Steeleye had been warned by other bands that Jethro were nicknamed Jethro Dull because they were so sober and hard-working while on tour. But at Lincoln, Nebraska the combined Steeleye-Tull forces celebrated the end of a concert by moving a ten-foot high statue of a surfer from a car-park into a hotel swimming-pool. They then attempted to launch his 9-foot surf-board from a first-floor window into the pool, and missed. At the time the band thought they were being outrageous and very original. Status Quo hearing of the incident a little later, crushed them with "oh yeah, you did that one too did you?"
Next year, in the summer of '74, Steeleye were back yet again. This time they were performing the mummers' play, which was even taken to New Central Park, where Steeleye were headlining (though advertised as John Sebastian). Even the police patrolling the crowds danced to the jigs. Later at their New York hotel, Rick met a man in a bar who was dressed as a ballerina. He was invited along to meet Bonnie Raitt, Kate McGarrigle and John Hammond at Steeleye's party but he ruined things by biting a large lump out of Rick's chest, A little later, the band were to top the bill at Santa Monica Civic Auditorium with Roger McGuinn as their opening act - which surely made up for a lot.
The last tour in October '76, was the most hectic of all. In eleven days Steeleye played 22 shows including performances at smart clubs like New York's Bottom Line and San Francisco's The Boardinghouse. In San Francisco the staff of Rolling Stone went overboard for the band and a staff directive was issued that all writers should get to The Boardinghouse to see them .

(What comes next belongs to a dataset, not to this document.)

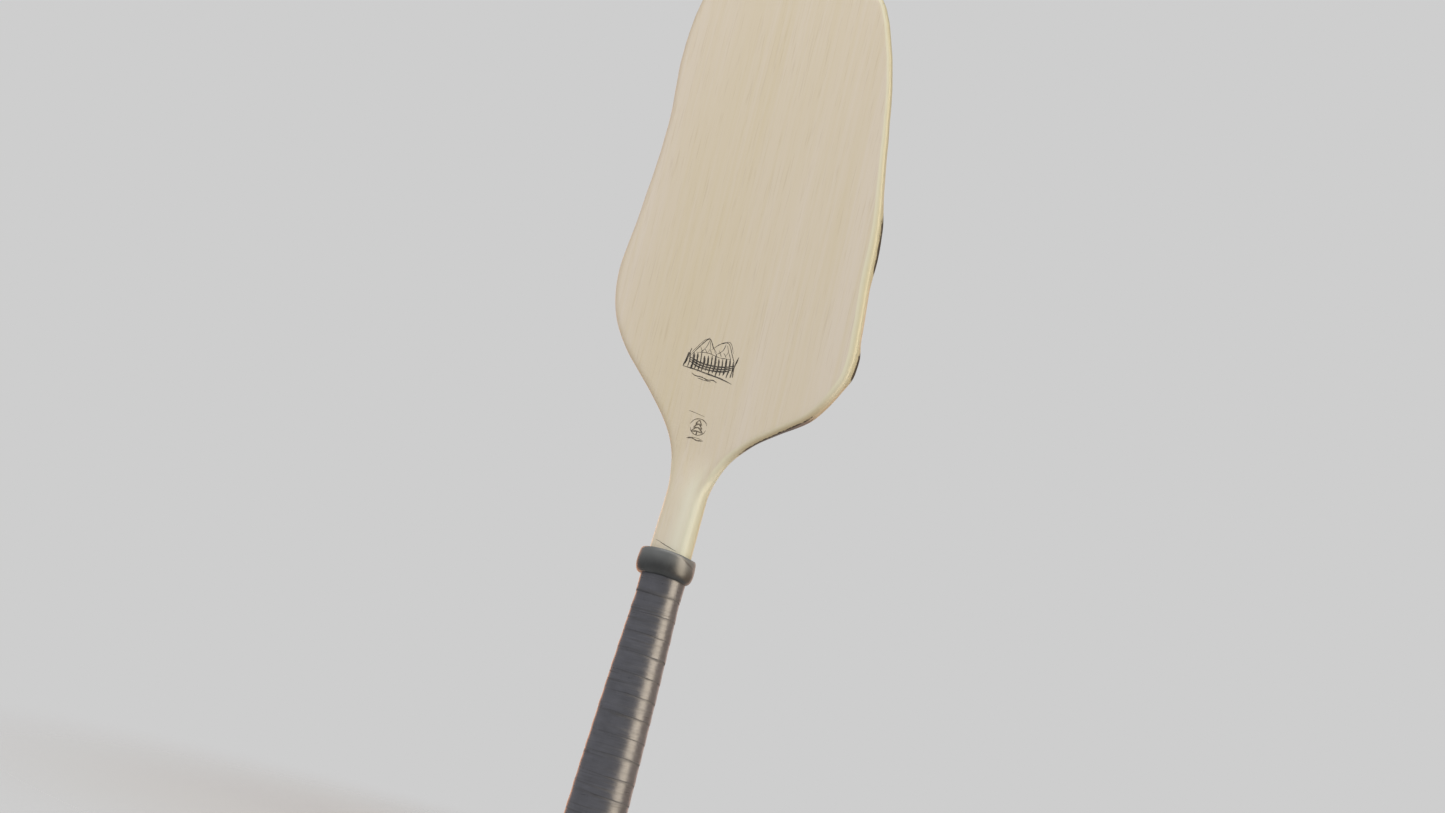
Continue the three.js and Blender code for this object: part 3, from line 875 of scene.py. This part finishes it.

At the end of it all Steeleye never became a best-selling album band in the States (any more than Linda Ronstadt has been over here) and the various promotional tours there were to cost the band a great deal of money, "It was supposed to be an investment" says Maddy, "but I wouldn't have missed it for anything". At the end of it all Steeleye had far more than just a dedicated cult following.